:: Exercise directions ::
Reproduce each line exactly, including spacing and punctuation.

:: Supplied material ::
╔══

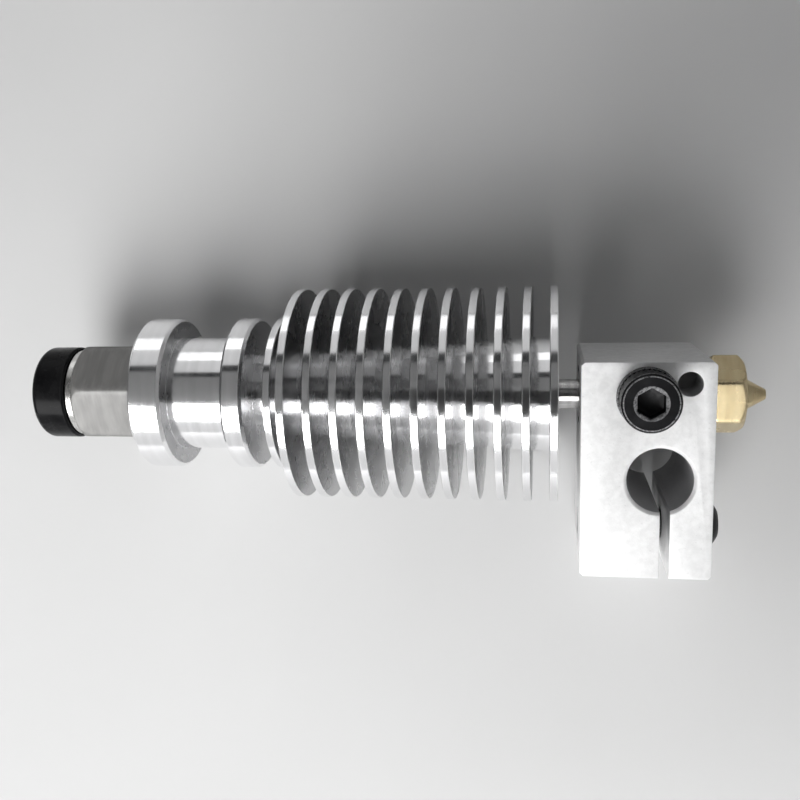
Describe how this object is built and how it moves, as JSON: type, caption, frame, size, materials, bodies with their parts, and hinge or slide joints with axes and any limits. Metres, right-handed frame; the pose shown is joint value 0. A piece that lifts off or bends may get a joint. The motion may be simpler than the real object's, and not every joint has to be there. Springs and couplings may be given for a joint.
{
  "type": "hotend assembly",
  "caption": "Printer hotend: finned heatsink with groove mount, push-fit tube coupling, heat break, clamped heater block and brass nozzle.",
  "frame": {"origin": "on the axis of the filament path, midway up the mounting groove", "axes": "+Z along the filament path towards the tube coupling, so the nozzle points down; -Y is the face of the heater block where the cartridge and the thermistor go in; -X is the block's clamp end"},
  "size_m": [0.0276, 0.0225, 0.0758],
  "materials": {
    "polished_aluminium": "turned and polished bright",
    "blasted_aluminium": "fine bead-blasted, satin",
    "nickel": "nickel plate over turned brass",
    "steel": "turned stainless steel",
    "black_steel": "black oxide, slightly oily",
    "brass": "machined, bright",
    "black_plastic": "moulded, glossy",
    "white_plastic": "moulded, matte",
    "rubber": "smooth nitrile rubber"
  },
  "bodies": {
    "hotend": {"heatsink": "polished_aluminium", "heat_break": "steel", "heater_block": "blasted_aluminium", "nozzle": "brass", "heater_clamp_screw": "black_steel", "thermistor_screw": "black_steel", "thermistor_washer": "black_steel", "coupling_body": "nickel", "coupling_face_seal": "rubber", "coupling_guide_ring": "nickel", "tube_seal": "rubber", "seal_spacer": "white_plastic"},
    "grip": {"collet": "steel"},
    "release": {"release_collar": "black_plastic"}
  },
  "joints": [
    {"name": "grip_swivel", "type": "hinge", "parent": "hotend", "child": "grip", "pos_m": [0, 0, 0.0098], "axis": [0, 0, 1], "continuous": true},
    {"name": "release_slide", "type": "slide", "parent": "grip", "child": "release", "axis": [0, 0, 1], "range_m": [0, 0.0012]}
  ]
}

╚══

:: Result ::
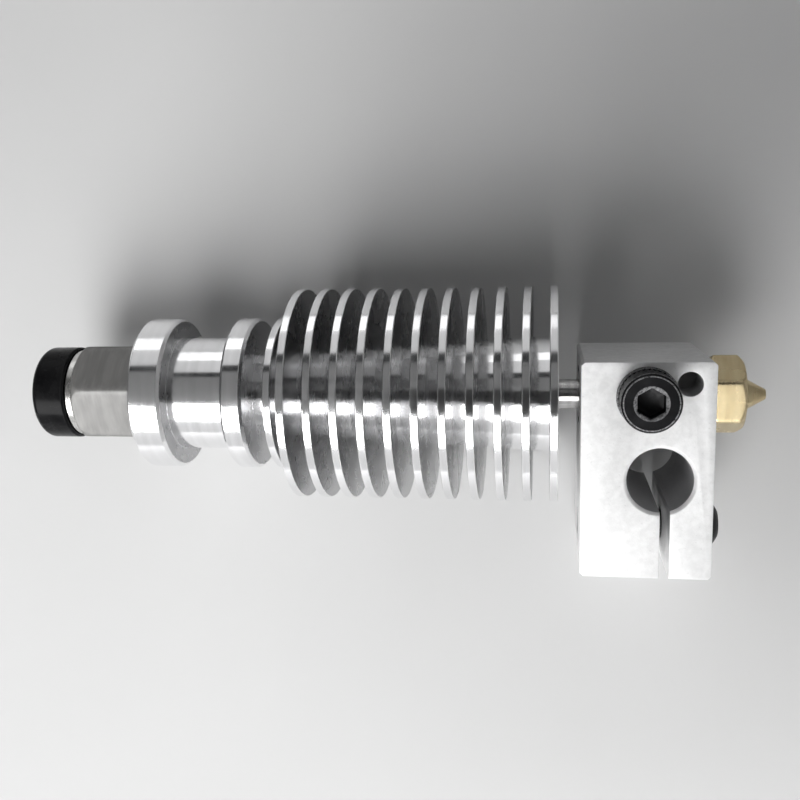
Describe how this object is built and how it moves, as JSON: type, caption, frame, size, materials, bodies with their parts, and hinge or slide joints with axes and any limits. Metres, right-handed frame; the pose shown is joint value 0. A piece that lifts off or bends may get a joint. The motion may be simpler than the real object's, and not every joint has to be there. Springs and couplings may be given for a joint.
{
  "type": "hotend assembly",
  "caption": "Printer hotend: finned heatsink with groove mount, push-fit tube coupling, heat break, clamped heater block and brass nozzle.",
  "frame": {"origin": "on the axis of the filament path, midway up the mounting groove", "axes": "+Z along the filament path towards the tube coupling, so the nozzle points down; -Y is the face of the heater block where the cartridge and the thermistor go in; -X is the block's clamp end"},
  "size_m": [0.0276, 0.0225, 0.0758],
  "materials": {
    "polished_aluminium": "turned and polished bright",
    "blasted_aluminium": "fine bead-blasted, satin",
    "nickel": "nickel plate over turned brass",
    "steel": "turned stainless steel",
    "black_steel": "black oxide, slightly oily",
    "brass": "machined, bright",
    "black_plastic": "moulded, glossy",
    "white_plastic": "moulded, matte",
    "rubber": "smooth nitrile rubber"
  },
  "bodies": {
    "hotend": {"heatsink": "polished_aluminium", "heat_break": "steel", "heater_block": "blasted_aluminium", "nozzle": "brass", "heater_clamp_screw": "black_steel", "thermistor_screw": "black_steel", "thermistor_washer": "black_steel", "coupling_body": "nickel", "coupling_face_seal": "rubber", "coupling_guide_ring": "nickel", "tube_seal": "rubber", "seal_spacer": "white_plastic"},
    "grip": {"collet": "steel"},
    "release": {"release_collar": "black_plastic"}
  },
  "joints": [
    {"name": "grip_swivel", "type": "hinge", "parent": "hotend", "child": "grip", "pos_m": [0, 0, 0.0098], "axis": [0, 0, 1], "continuous": true},
    {"name": "release_slide", "type": "slide", "parent": "grip", "child": "release", "axis": [0, 0, 1], "range_m": [0, 0.0012]}
  ]
}